* [Requirement]
Your task is to write out the complete listing exactly as it is shown.

* [Data segment]

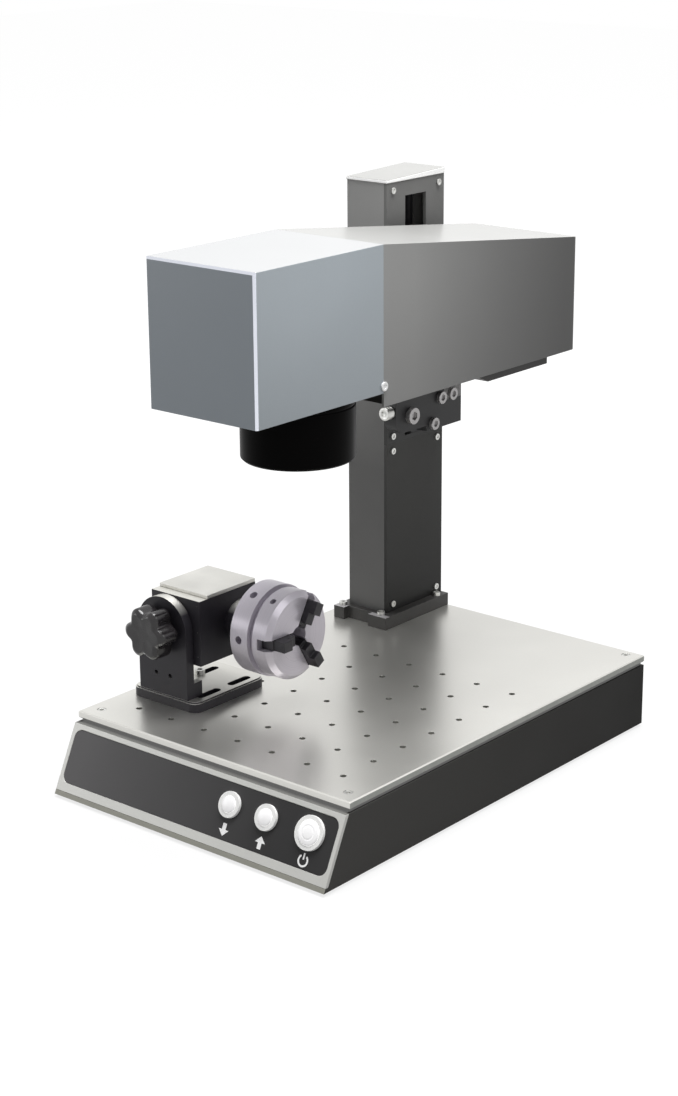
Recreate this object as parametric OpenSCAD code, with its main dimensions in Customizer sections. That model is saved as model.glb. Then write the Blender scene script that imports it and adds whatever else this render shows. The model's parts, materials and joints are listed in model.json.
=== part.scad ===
// Desktop fibre laser engraver: base with a tapped deck, motorised column,
// scanning head and tilting three-jaw rotary. Millimetres, +Z up, +Y to the rear.
// Origin: centre of the underside of the base. At rest the head is at its working height.

/* [Base] */
// Width of the base
base_w = 278; // [266:1:300]
// Depth of the base at its underside
base_d = 414; // [408:1:440]
// Height of the deck above the underside
base_h = 61; // [58:0.5:72]
// How far the front face leans back
front_run = 29.5; // [20:0.5:34]
// Thickness of the deck's visible slab
deck_t = 6; // [4:0.5:9]
// Pitch of the tapped holes in the deck
hole_pitch = 35; // [33:0.5:35]
// Radius of a tapped hole, drilled for M6
hole_r = 2.5; // [2:0.1:3]

/* [Column] */
// Width of the column, across the machine
col_w = 42; // [40:1:50]
// Depth of the column
col_d = 77; // [74:1:90]
// Height of the column above the deck
col_h = 388.5; // [380:0.5:420]
// Gap between the column and the head, filled by the arm
arm_gap = 22.15; // [20:0.5:26]
// Distance from the column's middle to the lens axis
lens_reach = 238.1; // [230:1:250]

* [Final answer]
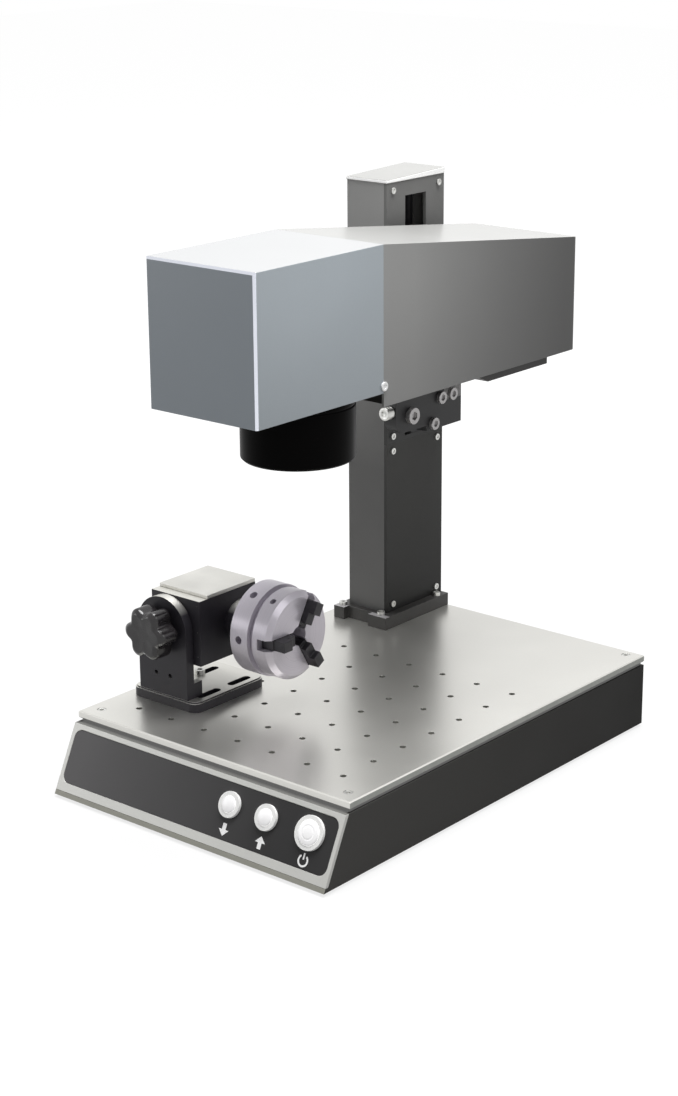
Recreate this object as parametric OpenSCAD code, with its main dimensions in Customizer sections. That model is saved as model.glb. Then write the Blender scene script that imports it and adds whatever else this render shows. The model's parts, materials and joints are listed in model.json.
=== part.scad ===
// Desktop fibre laser engraver: base with a tapped deck, motorised column,
// scanning head and tilting three-jaw rotary. Millimetres, +Z up, +Y to the rear.
// Origin: centre of the underside of the base. At rest the head is at its working height.

/* [Base] */
// Width of the base
base_w = 278; // [266:1:300]
// Depth of the base at its underside
base_d = 414; // [408:1:440]
// Height of the deck above the underside
base_h = 61; // [58:0.5:72]
// How far the front face leans back
front_run = 29.5; // [20:0.5:34]
// Thickness of the deck's visible slab
deck_t = 6; // [4:0.5:9]
// Pitch of the tapped holes in the deck
hole_pitch = 35; // [33:0.5:35]
// Radius of a tapped hole, drilled for M6
hole_r = 2.5; // [2:0.1:3]

/* [Column] */
// Width of the column, across the machine
col_w = 42; // [40:1:50]
// Depth of the column
col_d = 77; // [74:1:90]
// Height of the column above the deck
col_h = 388.5; // [380:0.5:420]
// Gap between the column and the head, filled by the arm
arm_gap = 22.15; // [20:0.5:26]
// Distance from the column's middle to the lens axis
lens_reach = 238.1; // [230:1:250]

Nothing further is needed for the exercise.